Comparison to Claude’s built‑ins (CLAUDE.md, agents, skills, compaction)
- Several commenters say a good CLAUDE.md, AGENTS.md, per-project docs, and checkpoints/restore are enough; they see this as duplicating what agents + skills already solve.
- Others report:
- Compaction making the model feel “dumber” and losing important edge cases.
- CLAUDE.md often being ignored or only weakly applied.
- One thread explains a hierarchy:
- CLAUDE.md → broad global/project instructions.
- Agents → narrower, language/domain-specific instructions.
- Skills → single-purpose instructions + deterministic tools (ripgrep, dependency graph analyzers, image generators), to keep context tight.
Privacy, hosting, and vendor lock‑in
- Multiple commenters say sending proprietary or sensitive code to a third‑party alpha service is a non‑starter; they want purely local or self‑hosted storage.
- Concerns include compliance, data leakage, vendor disappearance/price hikes, and negotiating agreements for “every small AI tool”.
- Some argue that even if useful, such features will eventually be best implemented by the model vendors themselves.
Alternatives and lightweight strategies
- Many describe simpler approaches:
- Repo- or user-level CLAUDE.md and AGENTS.md.

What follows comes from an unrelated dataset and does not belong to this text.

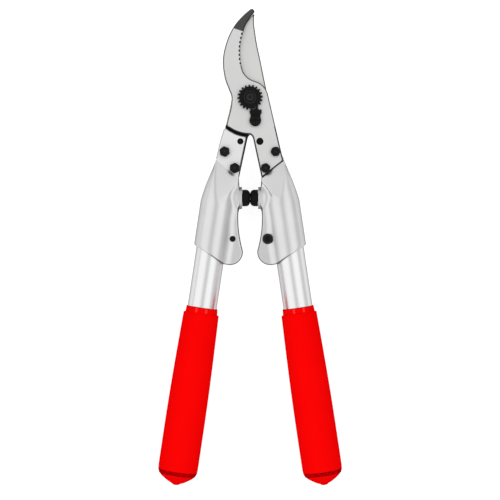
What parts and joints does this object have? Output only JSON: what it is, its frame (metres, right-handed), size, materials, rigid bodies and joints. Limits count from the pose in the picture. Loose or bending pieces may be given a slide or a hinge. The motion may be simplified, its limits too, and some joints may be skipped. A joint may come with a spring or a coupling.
{
  "type": "two-handed bypass lopper",
  "caption": "Short two-handed bypass lopper with a notched hook blade, a convex cutting blade, a toothed locked pivot, alloy brackets and tubes, rubber buffers and red sleeve grips.",
  "frame": {"origin": "on the pivot axis, at the flat back of the pivot bolt's head", "axes": "+Y up to the blade tips, +X towards the counter-blade's handle, +Z along the pivot axis out of the front, where the toothed nut is"},
  "size_m": [0.1554, 0.3998, 0.0337],
  "materials": {
    "blade_steel": "finely ground, satin",
    "cast_alloy": "tumbled satin",
    "tube_alloy": "drawn, bright satin",
    "blacked_steel": "oil blacked",
    "black_rubber": "moulded",
    "red_grip": "smooth dipped vinyl"
  },
  "bodies": {
    "blade_side": {"cutting_blade": "blade_steel", "left_bracket": "cast_alloy", "left_tube": "tube_alloy", "left_grip": "red_grip", "left_bumper": "black_rubber", "left_locating_pin": "blacked_steel", "left_blade_bolt_upper": "blacked_steel", "left_blade_bolt_lower": "blacked_steel", "left_blade_nut_upper": "blacked_steel", "left_blade_nut_lower": "blacked_steel", "left_clamp_screw": "blacked_steel"},
    "hook_side": {"counter_blade": "blade_steel", "pivot_bolt": "blacked_steel", "pivot_washer": "blade_steel", "pivot_nut": "blacked_steel", "lock_segment": "blacked_steel", "lock_screw": "blacked_steel", "right_bracket": "cast_alloy", "right_tube": "tube_alloy", "right_grip": "red_grip", "right_bumper": "black_rubber", "right_locating_pin": "blacked_steel", "right_blade_bolt_upper": "blacked_steel", "right_blade_bolt_lower": "blacked_steel", "right_blade_nut_upper": "blacked_steel", "right_blade_nut_lower": "blacked_steel", "right_clamp_screw": "blacked_steel"}
  },
  "joints": [
    {"name": "handle_pivot", "type": "hinge", "parent": "blade_side", "child": "hook_side", "pos_m": [0, 0, 0.01025], "axis": [0, 0, 1], "range_deg": [0, 70]}
  ]
}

- Markdown “plans”, tickets, implementation logs, and work summaries committed to git.
- Session JSONL parsing and local search (ripgrep, Tantivy, jq, custom CLIs).
- Other memory tools: beads, claude-mem, Double, rg_history, memory-lane, custom MCP memory servers.
- Some find using less context, frequent fresh sessions, and strong planning/linting/tests more effective than elaborate memory layers.
Skepticism about memory abstractions & impact
- Repeated sentiment: there are already “countless” memory/context tools; few show benchmarks or clear productivity gains over simple docs.
- Doubts that external memory can reliably handle:
- Drift, stale state, or subtle errors accumulating over time.
- Multi-agent coordination without adding new failure modes.
- The project’s authors emphasize their focus on portability and shared state across tools/agents rather than “infinite context,” but some commenters remain unconvinced that semantic/temporal search alone solves the coordination problems they describe.